Junto a los pisos depauperados de la zona cero, a escasos centenares de metros se pueden encontrar los áticos y complejos de viviendas de la zona próxima a la avenida Juan XXIII o los rascacielos de la avenida de les Corts Valencianes. Como fronteras, la calle doctor Nicasio Benlloch y la avenida del Ecuador, que parece dividir a su vez el interior del barrio también en dos: la zona pobre y la zona rica. En la zona pobre, bares, locutorios; en el otro lado, la zona nueva, un gran Mercadona y un gimnasio Atalanta. Más ejemplos de esa brecha social.
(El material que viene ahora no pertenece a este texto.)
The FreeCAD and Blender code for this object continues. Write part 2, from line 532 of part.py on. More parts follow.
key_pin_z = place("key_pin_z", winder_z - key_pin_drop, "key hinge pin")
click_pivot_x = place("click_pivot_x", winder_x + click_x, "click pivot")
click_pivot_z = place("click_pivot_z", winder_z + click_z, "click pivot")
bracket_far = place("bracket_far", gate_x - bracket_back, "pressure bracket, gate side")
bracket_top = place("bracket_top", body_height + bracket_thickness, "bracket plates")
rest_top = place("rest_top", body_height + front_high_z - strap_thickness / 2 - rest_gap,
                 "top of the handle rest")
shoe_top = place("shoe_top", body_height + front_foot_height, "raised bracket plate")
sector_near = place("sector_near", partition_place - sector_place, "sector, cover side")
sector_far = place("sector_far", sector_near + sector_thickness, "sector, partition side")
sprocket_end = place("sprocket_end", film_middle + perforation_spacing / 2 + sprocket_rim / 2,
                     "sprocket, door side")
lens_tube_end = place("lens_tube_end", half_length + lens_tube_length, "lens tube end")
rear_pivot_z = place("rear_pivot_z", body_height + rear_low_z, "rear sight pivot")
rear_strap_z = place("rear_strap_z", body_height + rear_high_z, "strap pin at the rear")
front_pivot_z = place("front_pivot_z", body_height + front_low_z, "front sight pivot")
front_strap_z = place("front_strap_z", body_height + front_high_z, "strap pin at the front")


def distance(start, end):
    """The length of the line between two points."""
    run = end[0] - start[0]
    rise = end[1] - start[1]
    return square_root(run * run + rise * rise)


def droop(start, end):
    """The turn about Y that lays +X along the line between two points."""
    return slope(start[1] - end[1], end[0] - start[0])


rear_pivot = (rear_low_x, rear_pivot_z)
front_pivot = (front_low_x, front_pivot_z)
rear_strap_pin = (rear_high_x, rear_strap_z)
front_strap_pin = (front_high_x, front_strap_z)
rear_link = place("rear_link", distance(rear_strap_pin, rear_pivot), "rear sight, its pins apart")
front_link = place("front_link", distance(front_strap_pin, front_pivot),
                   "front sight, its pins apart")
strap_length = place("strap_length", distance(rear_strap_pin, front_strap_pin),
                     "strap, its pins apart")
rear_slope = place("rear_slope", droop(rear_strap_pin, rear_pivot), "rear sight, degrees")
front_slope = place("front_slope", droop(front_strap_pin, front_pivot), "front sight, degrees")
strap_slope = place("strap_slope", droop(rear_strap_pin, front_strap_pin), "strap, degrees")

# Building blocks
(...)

En el barrio se pueden encontrar apartamentos por 14.000 euros o pisos de 60 metros por menos de 30.000, a 500 euros el metro cuadrado, cuando el precio medio por metro cuadrado de la vivienda libre en València está en torno a 1.205 euros, según la oficina de estadística del Ayuntamiento. Y si alguien busca un buen piso, puede hallar áticos por medio millón de euros en complejos residenciales tranquilos. Buena parte de este nuevo Benicalap, el rico, está próximo al centro polideportivo, uno de los mejores de la ciudad.
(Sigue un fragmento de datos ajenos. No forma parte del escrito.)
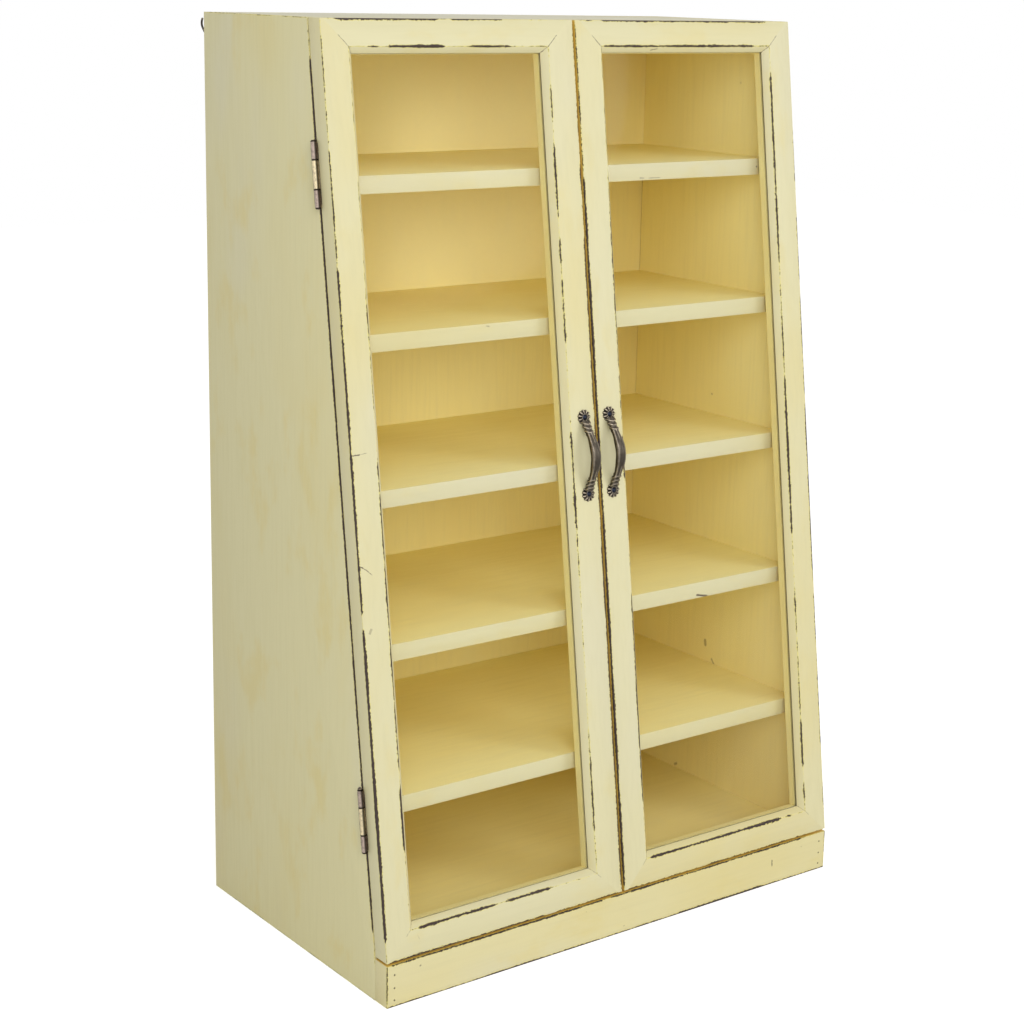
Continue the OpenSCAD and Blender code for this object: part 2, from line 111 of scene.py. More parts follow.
BOW_HALF_WIDTHS = (5.7 * MM, 3.6 * MM, 4.3 * MM)
BOW_RIBS = 7
LEAF_LEN = 4.4 * MM
HINGE_HALF = 31.75 * MM
KNUCKLE_HALF = 14 * MM
HINGE_SETBACK = 144 * MM
HINGE_HEIGHTS = (HINGE_SETBACK, FACE_LEN - HINGE_SETBACK)
NAIL_HEAD_R = 1.5 * MM
SUNK_NAIL_R = 1 * MM
NAIL_SETBACK = 50 * MM
PLINTH_NAIL_Z = (7 * MM, 20 * MM, 34 * MM)
BACK_LAP = 9 * MM
BACK_T = 6 * MM

# Stretches where the paint is rubbed through: start, end (mm) and how strongly. Those of upright edges are
# measured up the slope, those of level door edges across from the middle of the cabinet.
WORN = {
    ("left", "hinge_stile"): {
        "glass": ((110, 176, 1.0), (190, 500, 0.75), (548, 650, 0.6)),
        "outer": ((24, 340, 1.15), (350, 686, 0.9), (692, 797, 0.7), (800, 905, 0.62)),
    },
    ("left", "meeting_stile"): {
        "glass": ((76, 153, 0.8), (381, 392, 0.6), (398, 501, 0.75), (592, 657, 0.8), (672, 700, 0.8),
                  (716, 794, 0.7), (816, 856, 0.75)),
        "outer": ((4, 700, 0.95), (702, 738, 0.6), (740, 775, 1.0), (780, 915, 0.65)),
    },
    ("left", "top_rail"): {
        "glass": ((-249, -237, 0.6), (-228, -160, 0.85), (-132, -80, 0.85)),
        "outer": ((-285, -166, 1.0), (-154, -88, 0.85), (-70, -60, 0.5)),
    },
    ("left", "bottom_rail"): {
        "glass": ((-261, -164, 0.9), (-153, -93, 0.9)),
        "outer": ((-298, -100, 0.95), (-96, -4, 0.75)),
    },
    ("right", "hinge_stile"): {
        "glass": ((42, 64, 0.7), (81, 138, 0.8), (148, 231, 0.55), (238, 280, 0.6), (350, 528, 0.85),
                  (544, 633, 0.6), (654, 862, 0.8)),
        "outer": ((29, 60, 0.7), (100, 210, 0.8), (215, 281, 0.9), (288, 497, 1.0), (504, 618, 0.85),
                  (632, 706, 0.75), (740, 800, 0.6)),
    },
    ("right", "meeting_stile"): {
        "glass": ((93, 321, 0.8), (340, 370, 0.45), (442, 490, 1.0), (500, 554, 0.55), (560, 764, 0.65),
                  (782, 834, 0.55)),
        "outer": ((4, 760, 1.0), (762, 915, 0.65)),
    },
    ("right", "top_rail"): {
        "glass": ((-248, -34, 0.85),),
        "outer": ((-268, -34, 0.85), (-26, -14, 0.5)),
    },
    ("right", "bottom_rail"): {
        "glass": ((-250, -240, 0.8), (-234, -40, 1.0)),
        "outer": ((-264, -120, 0.7), (-110, -4, 0.6)),
    },
    "plinth top": ((-298, -26, 0.85), (-18, 264, 0.8)),
    "plinth foot": ((-300, -290, 1.1), (-180, -40, 1.0), (14, 57, 1.0), (78, 206, 1.25), (214, 231, 1.0)),
    "side foot": ((-182, -176, 0.7), (-88, -68, 0.6), (-58, -28, 0.7), (31, 44, 0.6), (66, 76, 0.5)),
    "side top": ((-4, 12, 0.5), (28, 44, 0.55), (54, 62, 0.5)),
    "side gap": ((30, 885, 1.0),),
}
WEAR_FADE = 5  # millimetres over which a stretch begins and ends
UNWORN = 0.42  # strength below which the paint is whole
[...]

La supuesta recuperación económica no ha llegado a Benicalap, un dato que Bellver certifica de primera mano. En sus habituales repartos de comida han llegado a atender centenares de familias. Y siguen haciéndolo. En el último, además, los servicios sociales de Campanar le mandaron a una persona. Porque Benicalap, pese a su situación, no tiene oficina de servicios sociales y son los vecinos los que tienen que ayudar al Ayuntamiento. Sí alberga una subsede de la Casa de la Caridad, la cual fue rechazada en su día por los vecinos de las zonas pudientes, que se manifestaron contra ella. Encerrados en sus complejos, hablaban de que iba a tener un efecto llamada para la pobreza, como si lo que sucediera en la calle del Mondúver no existiera. Nadie hizo caso y se abrió la subsede junto a la avenida del Ecuador. No ha causado ningún problema.
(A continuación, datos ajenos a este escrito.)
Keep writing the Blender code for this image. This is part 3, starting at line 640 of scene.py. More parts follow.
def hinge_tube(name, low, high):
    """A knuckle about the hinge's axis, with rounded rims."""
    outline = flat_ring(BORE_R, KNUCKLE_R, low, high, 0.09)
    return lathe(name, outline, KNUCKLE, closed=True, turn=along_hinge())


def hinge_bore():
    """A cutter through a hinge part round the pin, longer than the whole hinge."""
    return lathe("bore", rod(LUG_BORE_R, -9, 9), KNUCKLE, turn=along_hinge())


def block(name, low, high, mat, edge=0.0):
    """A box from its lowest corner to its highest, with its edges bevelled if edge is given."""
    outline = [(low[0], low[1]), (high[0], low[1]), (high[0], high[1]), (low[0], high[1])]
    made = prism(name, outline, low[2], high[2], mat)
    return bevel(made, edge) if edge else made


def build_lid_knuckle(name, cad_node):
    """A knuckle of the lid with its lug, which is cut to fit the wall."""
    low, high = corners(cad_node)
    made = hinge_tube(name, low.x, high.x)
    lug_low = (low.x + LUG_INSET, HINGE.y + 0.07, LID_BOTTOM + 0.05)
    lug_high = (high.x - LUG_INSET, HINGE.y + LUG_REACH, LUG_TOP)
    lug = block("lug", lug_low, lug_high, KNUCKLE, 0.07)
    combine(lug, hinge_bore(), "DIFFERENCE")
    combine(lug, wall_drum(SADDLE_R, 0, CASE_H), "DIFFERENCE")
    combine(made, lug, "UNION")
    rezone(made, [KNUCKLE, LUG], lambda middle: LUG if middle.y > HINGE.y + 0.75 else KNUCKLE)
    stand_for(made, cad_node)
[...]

Además de la pastilla maldita, la de la calle del Mondúver, en la calle San Roque, a espaldas del inconcluso Nuevo Mestalla, se encuentra la otra zona problemática del barrio. El estadio que iba a convertir a València en una ciudad Champions perfila su esqueleto frente a la calle doctor Nicasio Benlloch como un elefante muerto. Los solares donde se almacena material de obra son un muro de Berlín. Algún promotor pensó que quizás el campo de fútbol revitalizaría esa zona y apostó por construir en la calle San Roque complejos de viviendas con ladrillo blanco cara vista. Siete años después, la mayor parte de las casas están sin vender. En una finca con cuatro portales sólo están operativos dos que tienen doble puerta. Los otros dos portales están soldados y sellados para que no entren ocupas. Es un búnker. Y las vistas son poco gratas. La situación es tan áspera que una vecina le anunció recientemente a Bellver que dejaba el barrio y se iba con sus dos hijos a la avenida del Cid. “Así no se puede vivir”, le dijo.
Donde sí hay ocupas es en unas viviendas de planta baja, al principio de la calle San Roque y en la calle Alquerías de Bellver. Se distinguen enseguida. Han arrancado hasta los marcos de las ventanas. Celestina Fernández, vecina del barrio de toda la vida, ocho décadas de sueños y sinsabores en esas calles, mientras da su paseo matutino constata con amargura el estado real del barrio. “Estamos abandonados”, sentencia.
La iglesia de San Roque, de 1902, la que da nombre al equipo de rugby, está rodeada por unos pequeños jardines de cemento y zonas peatonalizadas. “El nuevo cura se ha cargado a los boy scouts”, informa Bellver. Más de medio siglo se ha ido por los aires y uno de los pocos agentes dinamizadores positivos de la juventud ha sido aniquilado con el beneplácito del cardenal Cañizares. Benicalap no es tierra para boy scouts.
Ni siquiera la Ciudad Fallera conserva su espíritu. Muchas de las naves donde otrora se hallaban los artistas falleros están ahora ocupadas por iglesias extranjeras, evangelistas que reúnen a sus fieles en días festivos. Son una nota de color positiva que da algo de luz, pero son también la prueba de que el viejo Benicalap, la vieja València, están desapareciendo. No es bueno ni malo; es un hecho. Desde ahí se puede ver la Ronda Norte, que estrangula al barrio, como lo hace por otro lado el inacabado Nou Mestalla y por el sur la avenida Peset Aleixandre. Y ésa es una sensación común a todo el barrio: que todo lo que le rodea le estrangula. Pero aún así, Benicalap resiste. Y sigue esperando.